ウイッテ伯回想記「日露戦争と露西亜革命」その052

ロシアの歴史 タイトルロシア

第六章 ボスフォラス占領計画と辺境統治策

第五段 芬蘭総督ゲイデン伯

フィンランド総督のゲイデン伯は、現地では問題を醸すことなく、統治しました。ですが、ロシア帝国宮廷内では評判が良くありませんでした。

誰の為の統治なのか

フィンランド総督ゲイデン伯爵の退職もこの頃のことでした。
この人は非常に尊敬すべき人で、以前陸軍大臣ミリゥーチン伯爵の基に参謀長を勤めた人物でありました。
彼はフィンランドにロシア的政策を行った人であるが、仔細い気を配ってフィンランド憲法を無視しない様に注意しました。
またアレルサンドル・ブラゴスロヴェンスキー以来今日に至るまで同地の市民がえた権利を侵犯せぬ様に気を付けたのでした。
彼の退職はその健康状態にもよったのですが、主としてペテルブルグで現れ始めたフィンランドのロシア化然らしめる声が現れた為でした。

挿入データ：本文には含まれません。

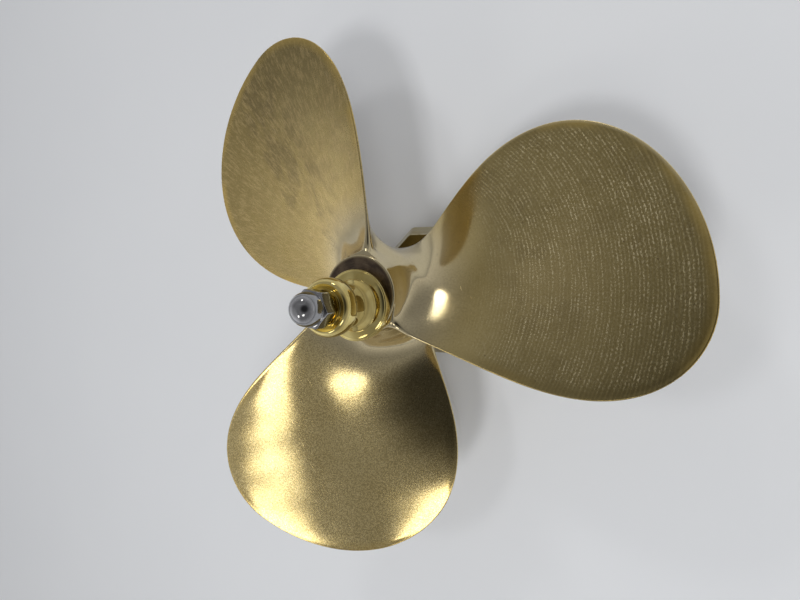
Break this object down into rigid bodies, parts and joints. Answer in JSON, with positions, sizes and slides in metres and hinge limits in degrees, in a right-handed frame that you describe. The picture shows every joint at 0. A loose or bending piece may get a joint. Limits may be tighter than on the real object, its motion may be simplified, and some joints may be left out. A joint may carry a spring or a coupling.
{
  "type": "boat propeller",
  "caption": "Left-handed cast bronze boat propeller with broad rounded blades, free to turn on a bush, held on a bevelled base block by a rod, turned brass collars and an acorn nut.",
  "frame": {"origin": "on the propeller's axis, at the underside of the base pad", "axes": "+Z along the shaft line from the base to the acorn nut; +X close to the centre line of one blade; +Y at right angles to both"},
  "size_m": [0.2965, 0.3052, 0.1687],
  "materials": {
    "polished_bronze": "polished, with fine scratches from buffing",
    "turned_brass": "mirror polished, lathe turned",
    "base_brass": "darkened, satin, with a brighter bevel",
    "zinc_steel": "bright zinc plate",
    "bright_chrome": "mirror polished",
    "pad_felt": "pressed felt"
  },
  "bodies": {
    "stand": {"base_block": "base_brass", "base_pad": "pad_felt", "base_washer": "zinc_steel", "base_nut": "zinc_steel", "spindle": "zinc_steel", "rear_collar": "turned_brass", "hub_bush": "turned_brass", "flange_collar": "turned_brass", "cup_collar": "turned_brass", "dome_nut": "bright_chrome"},
    "propeller": {"propeller": "polished_bronze"}
  },
  "joints": [
    {"name": "propeller_spin", "type": "hinge", "parent": "stand", "child": "propeller", "pos_m": [0, 0, 0.08335], "axis": [0, 0, 1], "continuous": true}
  ]
}
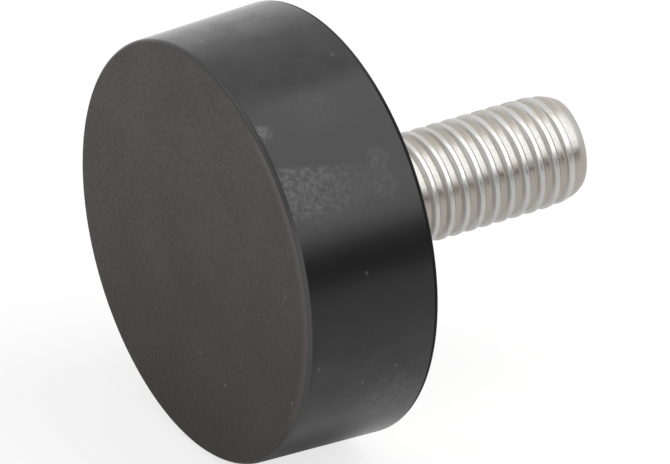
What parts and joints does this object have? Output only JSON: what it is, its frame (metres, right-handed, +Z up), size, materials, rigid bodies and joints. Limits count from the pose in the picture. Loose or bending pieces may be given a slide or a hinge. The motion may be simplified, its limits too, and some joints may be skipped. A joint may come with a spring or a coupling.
{
  "type": "rubber buffer",
  "caption": "Round rubber buffer bonded to a steel plate with a threaded stud, screwed to a frame to stop, cushion or carry what meets its flat rubber face.",
  "frame": {"origin": "centre of the mounting face, where the stud leaves the plate", "axes": "+Y along the stud, away from the rubber; the bumper face looks along -Y; +Z up, as screwed into an upright frame"},
  "size_m": [0.031, 0.0303, 0.031],
  "materials": {
    "black_rubber": "matt moulded rubber with a dusty grey bloom",
    "zinc_plated_steel": "bright zinc plate"
  },
  "bodies": {
    "root": {"rubber_block": "black_rubber", "steel_plate": "zinc_plated_steel", "threaded_stud": "zinc_plated_steel"}
  },
  "joints": []
}
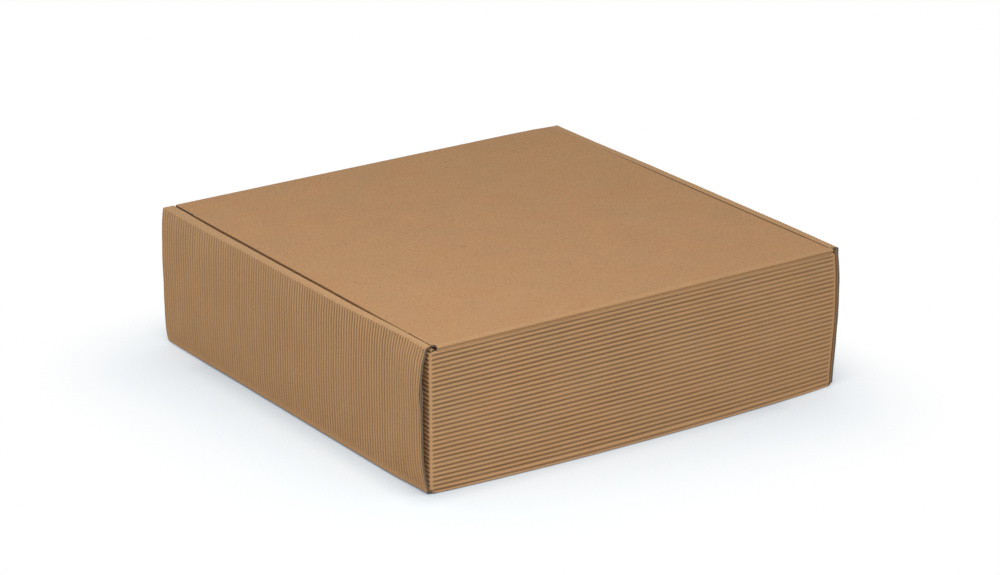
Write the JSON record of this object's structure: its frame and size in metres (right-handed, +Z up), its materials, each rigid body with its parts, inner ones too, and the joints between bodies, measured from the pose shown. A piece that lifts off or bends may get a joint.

こういう傾向の下に、ゲイデン伯のようなやり方では大ロシア帝国の威信を発揮し得ないと言うのでした。

フィンランド総督のゲイデン伯は、現地人と軋轢を生じさせる事無く統治するのですが、首都ペテルブルグからの評判は芳しくなかったようです。
フィンランドがロシアに融合していないと言う事でした。


現代であったなら、教育を通じて文字を浸食し、テレビやラジオを通じて文化を伝えることが出来たでしょう。
あえて現地の生活を禁止する様な事をせずともロシア化が出来たと思います。
一〇〇年ぐらいはかかると思いますが。

当時は、義務教育による学校も、娯楽としてのテレビもないので、ロシア化を行うには、伝統文化の禁止を行わないとできなかったことでしょう。


ですが、強制力が強すぎれば、コーカサスの如く反乱が起き、双方不幸になるだけでしょう。